En 2023, à la suite de l'affaire contre un imam bien connu, le Conseil d'État a reconnu que le séparatisme et l'antisémitisme, dans la mesure où ils constituaient une provocation explicite et délibérée à la haine, permettaient l'expulsion du territoire national. Je rappelle que l'imam Iquioussen vivait depuis très longtemps sur le territoire national, où il avait quatre enfants, où il était propriétaire et où il n'avait pas de casier judiciaire. Il s'était marié en France et parlait très bien français de sorte qu'il a été difficile de procéder à son expulsion. Je rappelle que le tribunal administratif de Paris avait d'ailleurs suspendu l'arrêté d'expulsion, ce qui m'a valu quelques quolibets de la part de la majorité sénatoriale. Aujourd'hui, M. Iquioussen a été expulsé dans son pays d'origine. Surtout, le Conseil d'État a rendu un excellent arrêt précisant que le séparatisme et l'antisémitisme pouvaient justifier une mesure d'expulsion, et la décision prise contre l'imam Iquioussen pourra faire jurisprudence. Dans le cadre du recours au fond déposé par l'imam contre l'arrêté du ministère de l'intérieur, les rapporteurs viennent de nous donner raison. Il faudra voir ce que donnera le délibéré du tribunal administratif de Paris.

Par conséquent, nous avons les moyens administratifs non seulement de dissoudre des associations ou de fermer des lieux de culte, mais aussi d'expulser des personnes pour antisémitisme.

Le 7 octobre a constitué un moment très grave pour la communauté juive ainsi que pour nous tous. Dès le lendemain de cette ignoble action du Hamas, sur la demande du Président de la République, j'ai écrit à tous les préfets de France pour leur fixer des consignes claires afin de lutter contre l'antisémitisme et de protéger nos compatriotes : surveillance de certains lieux vingt-quatre heures sur vingt-quatre et saisine systématique du procureur de la République pour tout fait antisémite ou constituant une apologie du terrorisme. Des centaines de procédures ont été engagées au titre de l'article 40 du code de procédure pénale, dont certaines ont donné lieu à des condamnations extrêmement fermes prononcées par la justice. Nous avons également interdit 124 manifestations, et ces interdictions ont été confirmées par les tribunaux administratifs. Enfin, nous avons retiré leur titre de séjour à 79 étrangers que nous avons expulsés pour actes d'apologie du terrorisme, d'appel à la haine ou d'antisémitisme. Ainsi, toutes les personnes étrangères qui ont été condamnées de façon définitive pour antisémitisme ont été expulsées du territoire national.

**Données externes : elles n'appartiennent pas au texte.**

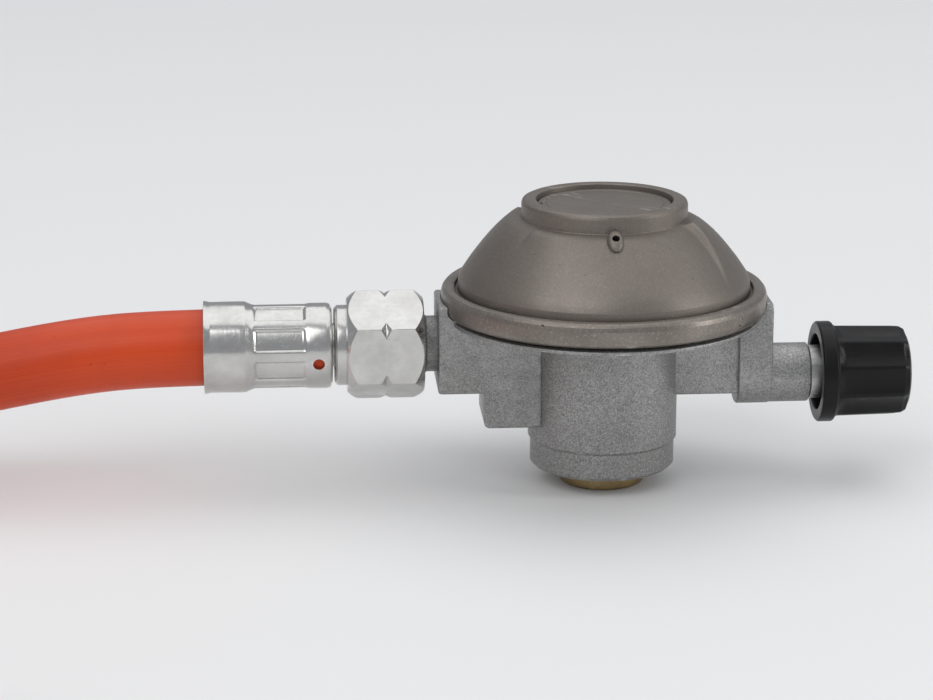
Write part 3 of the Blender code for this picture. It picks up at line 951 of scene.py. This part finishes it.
# %% Outlet spigot with its thread
GAS_PITCH = 1.337  # 19 threads an inch
spigot_core = turned(
    "spigot_core",
    [
        (5.5, -31.0),
        (5.5, -35.0),
        (5.85, -35.4),
        (5.85, -44.6),
        (5.5, -44.9),
        (4.6, -44.9),
        (2.8, -41.8),
        (2.8, -31.0),
    ],
    (0, 0, OUTLET_Z),
    "X",
    steps=96,
    edge=0.1,
)
spigot_thread = wound_thread("spigot_thread", 5.85, 6.58, GAS_PITCH, 6, (-44.2, 0, OUTLET_Z))
blocks = (outlet_block, arm, boss)
casting = joined("casting", casting_round, *blocks, neck, spigot_core, spigot_thread)
hand_over(casting, CAST_ZINC, "regulator", "cast_zinc", "body_casting")

# %% [markdown]
# ## Rolled rim
#
# The ring starts as a plain band. A press rolls its two edges over the flange, which
# leaves a full round outside and two thin lips.

# %% The rim
rim = turned(
    "rolled_rim",
    [
        (30.2, 40.1),
        (31.3, 39.9),
        (31.8, 39.3),
        (32.0, 38.5),
        (31.95, 36.5),
        (31.7, 35.7),
        (31.0, 35.15),
        (29.7, 35.0),
        (29.7, 35.65),
        (30.3, 35.9),
        (30.3, 39.3),
        (29.3, 39.35),
        (29.3, 39.8),
    ],
    steps=256,
    edge=0.35,
)
hand_over(rim, RIM_ZINC, "regulator", "rim_zinc", "crimp_ring")

# %% [markdown]
# ## Domed cover
#
# The cover is a turned shell with a collar. Its slope isn't quite round: two opposite
# sectors rise from long curved creases and sink back to the slope, and a short ledge
# follows each one beside the collar. The shell is turned first. Its mesh lines are
# then swept sideways so that they run along the creases, and the sectors are lifted.

# %% The cover's shell
COLLAR_RADIUS = 16.25
slope = [
    (COLLAR_RADIUS, 53.6),
    (17.5, 53.0),
    (18.8, 52.3),
    (20.1, 51.35),
    (21.4, 50.25),
    (22.7, 49.0),
    (24.0, 47.6),
    (25.2, 46.2),
    (26.3, 44.9),
    (27.3, 43.6),
    (28.1, 42.4),
    (28.6, 41.2),
    (28.7, 40.2),
]
cover = turned(
    "spring_cover",
    [
        (13.4, 57.2),
        (15.4, 57.2),
        (16.05, 56.9),
        (COLLAR_RADIUS, 56.3),
        *slope,
        (28.7, 39.1),
        (30.0, 39.0),
        (30.0, 38.2),
        (27.1, 38.2),
        (27.1, 41.0),
        (23.0, 46.0),
        (20.0, 48.9),
        (17.6, 51.0),
        (14.0, 51.6),
        (14.0, 50.0),
        (11.2, 50.0),
        (11.2, 55.1),
        (13.4, 55.1),
    ],
    steps=360,
    edge=0.3,
)
print("cover's shell:", len(cover.data.polygons), "faces")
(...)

D'un point de vue géographique, les lieux de culte juif sont très concentrés, ce qui pose un problème de mobilisation des forces de l'ordre pour assurer leur sécurité. La plaque parisienne est particulièrement visée, notamment l'Essonne et le Val-d'Oise, dans la grande couronne, où il faut prendre en compte l'existence de quartiers parfois très difficiles et communautarisés, avec les déséquilibres que cela peut impliquer. Une anecdote montre la détresse et l'humour dont peuvent faire preuve nos compatriotes juifs. Lorsque je me suis rendu à Créteil, quelques jours après le 7 octobre, pour un événement auquel assistaient certains parlementaires et des représentants du Crif, un homme assez âgé, à qui je demandais s'il allait bien et s'il avait peur, m'a répondu : " Vous savez, je m'inquiète quand je vois tout ça. Et puis, quand j'écoute la radio, quand je regarde la télévision et les réseaux sociaux, j'entends que nous, les juifs, nous dirigeons le monde, nous sommes très riches et nous n'avons aucun problème. Alors, ça me rassure. " Cette réponse ne manquait pas d'humour, d'autant que cette personne était homme de ménage dans le lycée public du coin. Toutefois, cela montre surtout que la caricature antisémite, qui n'est pas forcément une menace, s'est largement exprimée pendant cette période.

Par conséquent, l'essentiel du travail des policiers et des gendarmes a été de protéger les communautés juives dans des quartiers et des territoires qui ne font pas la une des journaux, mais où réside une grande partie de la communauté juive de France, que ce soit dans le Val-de-Marne ou dans le Val-d'Oise, ou bien au-delà de l'Île-de-France, en Alsace ou en Lorraine, à Marseille ou encore dans la région lyonnaise.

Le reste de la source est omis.